What this lesson teaches#
We will:
build two realistic synthetic city clouds,
save them into Stage-1-like folders,
create one synthetic borehole validation table,
run the real
assign-boreholescommand,inspect the combined and per-city CSV outputs,
visualize the nearest-city assignment,
finish with direct command-line examples.
Imports#
We call the real production CLI entrypoint from the project code. For the synthetic city geometry, we reuse the shared spatial-support helpers instead of drawing arbitrary random points.

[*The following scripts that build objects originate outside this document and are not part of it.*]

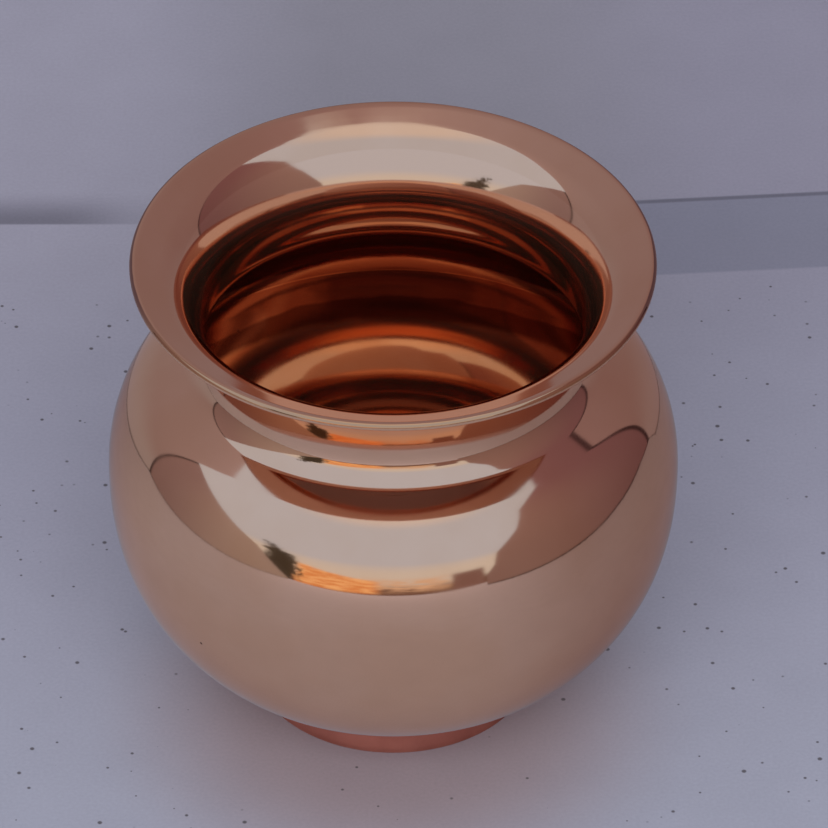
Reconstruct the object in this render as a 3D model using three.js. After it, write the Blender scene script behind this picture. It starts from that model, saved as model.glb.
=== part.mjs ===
// A copper lota: a round water pot with a short neck, a wide flared lip and a foot ring.
// It is made of two turned sheet halves joined flush at the belly, and a ring brazed on below.
// Millimetres, +Z up, origin at the centre of the face that the pot rests on.
import * as THREE from 'three';

const { degToRad } = THREE.MathUtils;

// Sheet and brazing
const wall = 0.75; // copper sheet of both halves
const brazeFilm = 0.25; // room for brazing alloy between two pieces
const brazeFit = 0.05; // the alloy's clearance to the copper on either side

// Belly below the widest circle
const bellyRadius = 55.5; // outside, at the widest circle
const bowlDepth = 50.6; // from the widest circle down to the bowl's lowest point
const bowlRise = 1.3; // of the bowl's lowest point above the resting face
const bowlFullness = 2.37; // 2 is an ellipse, more is squarer

// Shoulder, as arcs that run smoothly into each other; a slope is how far the outside looks up
const shoulderRadius = 34.9; // arc that starts at the widest circle
const shoulderTurn = degToRad(26.6); // slope at which that arc ends
const knuckleRadius = 15.6; // tighter arc that turns the shoulder inwards
const shoulderFlat = 4.6; // straight stretch between the tighter arc and the neck

// Neck and lip
const neckRadius = 37.15; // outside, at the waist
const neckFillet = 7.1; // hollow arc between shoulder and waist
const flareTurn = degToRad(33.6); // how far the neck leans out before the tighter bend of the lip
const flareRatio = 2.1; // the neck's hollow radius over the lip's
const lipTurn = degToRad(67.1); // how far the lip leans out at its edge
const lipRadius = 50.7; // outside, at the lip's edge
const hemLength = 3.6; // sheet folded back under the lip
const hemMargin = 1.2; // straight stretch of the lip that the fold leaves bare
const hemGap = 0.15; // between the two layers of the fold

// Joint at the belly, where the edges of both halves are thinned and overlap within the sheet
const lapHeight = 4.0; // how far the bowl's thinned edge reaches up behind the shoulder's

// Foot ring
const footRadius = 27.8; // outside, on the resting face
const footTopRadius = 26.6; // outside, where the ring meets the bowl
const footWall = 1.2;
const footEdgeRound = 0.3; // rounding of the ring's outer lower edge
const footFillet = 0.8; // alloy in the corners between ring and bowl

// Fineness of the round forms
const turns = 48; // flats round the pot
const bowlSteps = 11;
const shoulderSteps = 4;
const knuckleSteps = 4;
const filletSteps = 5;
const flareSteps = 4;
const bendSteps = 3;
const noseSteps = 4;
const lapSteps = 2;
const smallSteps = 2;

const copper = { color: 0xb8765a, roughness: 0.12, metalness: 1 };
const footCopper = { color: 0xa8583f, roughness: 0.35, metalness: 1 };
const brazeMetal = { color: 0xb98a58, roughness: 0.3, metalness: 1 };

// Numbers from first to last, both included.
function spread(first, last, steps) {
  return Array.from({ length: steps + 1 }, (_, i) => first + ((last - first) * i) / steps);
}

// Directions square to the sheet's outside and up along it, at a given slope.
const outwards = (slope) => new THREE.Vector2(Math.cos(slope), Math.sin(slope));
const upwards = (slope) => new THREE.Vector2(-Math.sin(slope), Math.cos(slope));

// An arc of the sheet's outside that starts at a point; a hollow arc has a negative radius.
function arcFrom(start, slope, radius) {
  return { radius, centre: start.clone().addScaledVector(outwards(slope), -radius) };
}

// The arc's point with a given slope, moved inwards through the sheet by depth.
function arcPoint(arc, slope, depth) {
  return arc.centre.clone().addScaledVector(outwards(slope), arc.radius - depth);
}

// Points of an arc from one slope to another.
function arcPoints(arc, first, last, steps, depth) {
  return spread(first, last, steps).map((slope) => arcPoint(arc, slope, depth));
}

// Radius of the waist that a shoulder with a given steepest slope would lead to.
function waistRadiusFor(slope) {
  const shoulderDrop = shoulderRadius * (1 - Math.cos(shoulderTurn));
  const knuckleDrop = knuckleRadius * (Math.cos(shoulderTurn) - Math.cos(slope));
  const neckDrop = shoulderFlat * Math.sin(slope) + neckFillet * (1 - Math.cos(slope));
  return bellyRadius - shoulderDrop - knuckleDrop - neckDrop;
}

// The steepest slope of the shoulder, found so that the waist gets its radius.
function findShoulderSlope() {
  let low = shoulderTurn;
  let high = Math.PI / 2;
  for (let i = 0; i < 60; i += 1) {
    const middle = (low + high) / 2;
    if (waistRadiusFor(middle) > neckRadius) low = middle;
    else high = middle;
  }
  return low;
}

const bellyHeight = bowlRise + bowlDepth;
const shoulderSlope = findShoulderSlope();
const noseRadius = hemGap / 2 + wall;
const lipFlat = hemLength + hemMargin;
const edgeReach = lipFlat * Math.sin(lipTurn) + (hemGap / 2) * Math.cos(lipTurn) + noseRadius;
const lipReach = lipRadius - neckRadius - edgeReach;
const bendShare = flareRatio * (1 - Math.cos(flareTurn)) + Math.cos(flareTurn) - Math.cos(lipTurn);
const bendRadius = lipReach / bendShare;

const shoulder = arcFrom(new THREE.Vector2(bellyRadius, bellyHeight), 0, shoulderRadius);
const knuckle = arcFrom(arcPoint(shoulder, shoulderTurn, 0), shoulderTurn, knuckleRadius);
const neckFoot = arcPoint(knuckle, shoulderSlope, 0).addScaledVector(upwards(shoulderSlope), shoulderFlat);
const fillet = arcFrom(neckFoot, shoulderSlope, -neckFillet);
const flare = arcFrom(arcPoint(fillet, 0, 0), 0, -flareRatio * bendRadius);
const bend = arcFrom(arcPoint(flare, -flareTurn, 0), -flareTurn, -bendRadius);

// A point of the lip's straight stretch, a given length beyond the bend.
function lipPoint(length, depth) {
  return arcPoint(bend, -lipTurn, depth).addScaledVector(upwards(-lipTurn), length);
}

// A point of the fold at the lip's edge; turn is 0 on the upper face and half a turn on the lower one.
function nosePoint(turn, radius) {
  return lipPoint(lipFlat, -hemGap / 2).addScaledVector(outwards(Math.PI - lipTurn - turn), radius);
}

// A point of the bowl, moved inwards by depth; lean is 0 at the widest circle and a quarter turn at the pole.
function bowlPoint(lean, depth) {
  const share = Math.sin(lean) ** (2 / bowlFullness);
  const radius = bellyRadius * Math.cos(lean);
  const normal = new THREE.Vector2(
    (2 * Math.cos(lean)) / bellyRadius,
    (-bowlFullness * share ** (bowlFullness - 1)) / bowlDepth,
  ).normalize();
  return new THREE.Vector2(radius - depth * normal.x, bellyHeight - bowlDepth * share - depth * normal.y);
}

// Height of the bowl's outside at a given radius.
function bowlHeightAt(radius) {
  return bowlPoint(Math.acos(radius / bellyRadius), 0).y;
}

// The slope at which the shoulder's outside is a given height above the widest circle.
const slopeAtHeight = (height) => Math.asin(height / shoulderRadius);

// A hollow corner between two points, bowed towards the corner.
function hollowCorner(start, corner, end) {
  const bow = new THREE.QuadraticBezierCurve(start, corner, end);
  return bow.getPoints(smallSteps);
}

// A solid turned about the Z axis from an outline of radius and height points.
function turned(name, outline, finish) {
  const geometry = new THREE.LatheGeometry(outline, turns);
  geometry.rotateX(Math.PI / 2);
  const mesh = new THREE.Mesh(geometry, new THREE.MeshStandardMaterial(finish));
  mesh.name = name;
  return mesh;
}

// The outline of a ring ends where it started.
const closed = (outline) => [...outline, outline[0].clone()];

const pole = Math.PI / 2;
const thinWall = (wall - brazeFilm) / 2; // each half's thinned edge
const lapSlope = slopeAtHeight(lapHeight);
const shellFootSlope = slopeAtHeight(brazeFilm);
const shellLedgeSlope = slopeAtHeight(lapHeight + brazeFilm);

// The round bowl, with a thinned upper edge that reaches up along the shoulder's inside.
function lowerBowl() {
  const outside = spread(pole, 0, bowlSteps).map((lean) => bowlPoint(lean, 0));
  const edgeOutside = arcPoints(shoulder, 0, lapSlope, lapSteps, wall - thinWall);
  const edgeInside = arcPoints(shoulder, lapSlope, 0, lapSteps, wall);
  const inside = spread(0, pole, bowlSteps).map((lean) => bowlPoint(lean, wall));
  const outline = [...outside, ...edgeOutside, ...edgeInside, ...inside.slice(1)];
  outline[0].x = 0;
  outline[outline.length - 1].x = 0;
  return turned('lower_bowl', outline, copper);
}

// The sheet's outside from the joint up to the lip's straight stretch.
function shellOutside() {
  return [
    ...arcPoints(shoulder, shellFootSlope, shoulderTurn, shoulderSteps, 0),
    ...arcPoints(knuckle, shoulderTurn, shoulderSlope, knuckleSteps, 0).slice(1),
    ...arcPoints(fillet, shoulderSlope, 0, filletSteps, 0),
    ...arcPoints(flare, 0, -flareTurn, flareSteps, 0).slice(1),
    ...arcPoints(bend, -flareTurn, -lipTurn, bendSteps, 0).slice(1),
  ];
}

// The sheet's inside from the lip down to the joint.
function shellInside() {
  return [
    ...arcPoints(bend, -lipTurn, -flareTurn, bendSteps, wall),
    ...arcPoints(flare, -flareTurn, 0, flareSteps, wall).slice(1),
    ...arcPoints(fillet, 0, shoulderSlope, filletSteps, wall).slice(1),
    ...arcPoints(knuckle, shoulderSlope, shoulderTurn, knuckleSteps, wall),
    ...arcPoints(shoulder, shoulderTurn, shellLedgeSlope, shoulderSteps, wall).slice(1),
    ...arcPoints(shoulder, shellLedgeSlope, shellFootSlope, lapSteps, thinWall),
  ];
}

// Shoulder, neck and lip in one sheet, with the lip's edge folded back underneath.
function upperShell() {
  const foldInside = spread(0, Math.PI, smallSteps).map((turn) => nosePoint(turn, hemGap / 2));
  const hemEdge = [lipPoint(hemMargin, -hemGap), lipPoint(hemMargin, -hemGap - wall)];
  const foldOutside = spread(Math.PI, 0, noseSteps).map((turn) => nosePoint(turn, noseRadius));
  const outline = [...shellOutside(), ...foldInside, ...hemEdge, ...foldOutside, ...shellInside()];
  return turned('upper_shell', closed(outline), copper);
}

// The alloy between the thinned edges, flush with the sheet outside and inside.
function bellyBraze() {
  const outerDepth = thinWall + brazeFit;
  const innerDepth = wall - thinWall - brazeFit;
  const lineBottomSlope = slopeAtHeight(brazeFit);
  const lineTopSlope = slopeAtHeight(brazeFilm - brazeFit);
  const ledgeBottomSlope = slopeAtHeight(lapHeight + brazeFit);
  const ledgeTopSlope = slopeAtHeight(lapHeight + brazeFilm - brazeFit);
  const outline = [
    arcPoint(shoulder, lineBottomSlope, 0),
    arcPoint(shoulder, lineTopSlope, 0),
    ...arcPoints(shoulder, lineTopSlope, ledgeTopSlope, lapSteps, outerDepth),
    arcPoint(shoulder, ledgeTopSlope, wall),
    arcPoint(shoulder, ledgeBottomSlope, wall),
    ...arcPoints(shoulder, ledgeBottomSlope, lineBottomSlope, lapSteps, innerDepth),
  ];
  return turned('belly_braze', closed(outline), brazeMetal);
}

const footTopOutside = new THREE.Vector2(footTopRadius, bowlHeightAt(footTopRadius) - brazeFilm);
const footTopInside = new THREE.Vector2(
  footTopRadius - footWall,
  bowlHeightAt(footTopRadius - footWall) - brazeFilm,
);

// The ring that the pot stands on, leaning in towards the bowl.
function footRing() {
  const lowerEdge = hollowCorner(
    new THREE.Vector2(footRadius - footEdgeRound, 0),
    new THREE.Vector2(footRadius, 0),
    new THREE.Vector2(footRadius, footEdgeRound),
  );
  const outline = [new THREE.Vector2(footRadius - footWall, 0), ...lowerEdge, footTopOutside, footTopInside];
  return turned('foot_ring', closed(outline), footCopper);
}

// The alloy between ring and bowl, with a hollow corner on each side of the ring.
function footBraze() {
  const outerLean = (footRadius - footTopRadius) / (footTopOutside.y - footEdgeRound);
  const innerLean = (footRadius - footTopRadius) / footTopInside.y;
  const bowlTouch = (radius) => new THREE.Vector2(radius, bowlHeightAt(radius) - brazeFit);
  const outerWall = new THREE.Vector2(footTopOutside.x + brazeFit, footTopOutside.y + brazeFit);
  const innerWall = new THREE.Vector2(footTopInside.x - brazeFit, footTopInside.y + brazeFit);
  const outerLow = new THREE.Vector2(outerWall.x + outerLean * footFillet, footTopOutside.y - footFillet);
  const innerLow = new THREE.Vector2(innerWall.x + innerLean * footFillet, footTopInside.y - footFillet);
  const outerTouch = footTopRadius + footFillet;
  const innerTouch = innerWall.x - footFillet;
  const outerCorner = hollowCorner(outerLow, bowlTouch(outerWall.x), bowlTouch(outerTouch));
  const underBowl = spread(outerTouch, innerTouch, smallSteps).slice(1, -1).map(bowlTouch);
  const innerCorner = hollowCorner(bowlTouch(innerTouch), bowlTouch(innerWall.x), innerLow);
  const outline = [...outerCorner, ...underBowl, ...innerCorner, innerWall, outerWall];
  return turned('foot_braze', closed(outline), brazeMetal);
}

const lota = new THREE.Group();
lota.add(lowerBowl(), upperShell(), bellyBraze(), footRing(), footBraze());

export default lota;
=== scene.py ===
"""A copper lota on folded paper under an evening sky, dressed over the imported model, in metres."""

import logging
import math
from dataclasses import dataclass, field
from enum import Enum
from functools import cached_property

import bpy
from mathutils import Euler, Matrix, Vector


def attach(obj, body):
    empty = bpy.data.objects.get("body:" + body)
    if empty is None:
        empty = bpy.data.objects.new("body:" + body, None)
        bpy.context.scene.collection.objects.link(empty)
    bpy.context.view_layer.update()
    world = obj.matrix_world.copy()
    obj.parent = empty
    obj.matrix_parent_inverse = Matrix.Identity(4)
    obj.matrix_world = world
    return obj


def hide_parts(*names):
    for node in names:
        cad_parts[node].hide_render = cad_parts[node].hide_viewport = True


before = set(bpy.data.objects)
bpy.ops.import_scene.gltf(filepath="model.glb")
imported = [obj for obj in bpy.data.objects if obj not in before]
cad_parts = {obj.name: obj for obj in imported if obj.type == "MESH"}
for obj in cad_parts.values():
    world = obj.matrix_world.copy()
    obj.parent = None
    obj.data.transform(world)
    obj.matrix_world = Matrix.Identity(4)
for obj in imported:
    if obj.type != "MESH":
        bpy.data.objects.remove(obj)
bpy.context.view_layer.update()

LOG = logging.getLogger("lota")
MM = 0.001
BODY = "root"

Colour = tuple[float, float, float]
Span = tuple[float, float]
WallPoint = tuple[float, float, float]
Outline = list[Vector]
Piece = bpy.types.Object
Face = bpy.types.MeshPolygon
Material = bpy.types.Material
Tree = bpy.types.NodeTree
Node = bpy.types.Node
Socket = bpy.types.NodeSocket
Input = float | Colour | Socket


class Slot(Enum):
    """Material slots of the record."""

    POLISHED = "polished_copper"
    FOOT = "foot_copper"
    BRAZE = "braze_alloy"


def spread(first: float, last: float, steps: int) -> list[float]:
    """Space numbers evenly from first to last, with a number of gaps between them."""
    return [first + (last - first) * index / steps for index in range(steps + 1)]


def outwards(slope: float) -> Vector:
    """Give the direction square to the sheet's outside, at a slope in radians."""
    return Vector((math.cos(slope), math.sin(slope)))


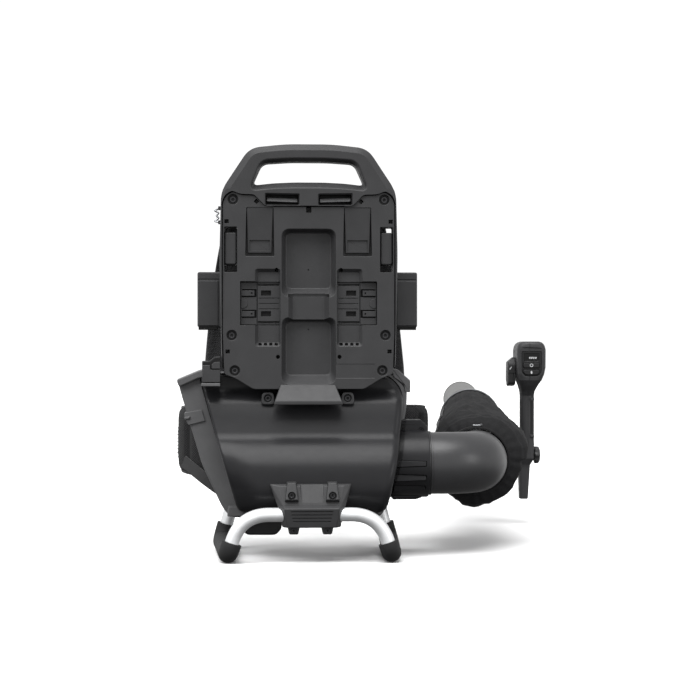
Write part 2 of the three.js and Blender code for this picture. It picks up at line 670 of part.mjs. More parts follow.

from __future__ import annotations
import tempfile
from pathlib import Path
import matplotlib.pyplot as plt
import numpy as np
import pandas as pd
from geoprior.cli.build_assign_boreholes import (
build_assign_boreholes_main,
)
from geoprior.scripts import utils as script_utils
Step 1 - Build two synthetic city supports#
The command ultimately assigns boreholes against one or more city point clouds. To make the lesson realistic, we generate two compact projected supports that behave like two different Stage-1 cities.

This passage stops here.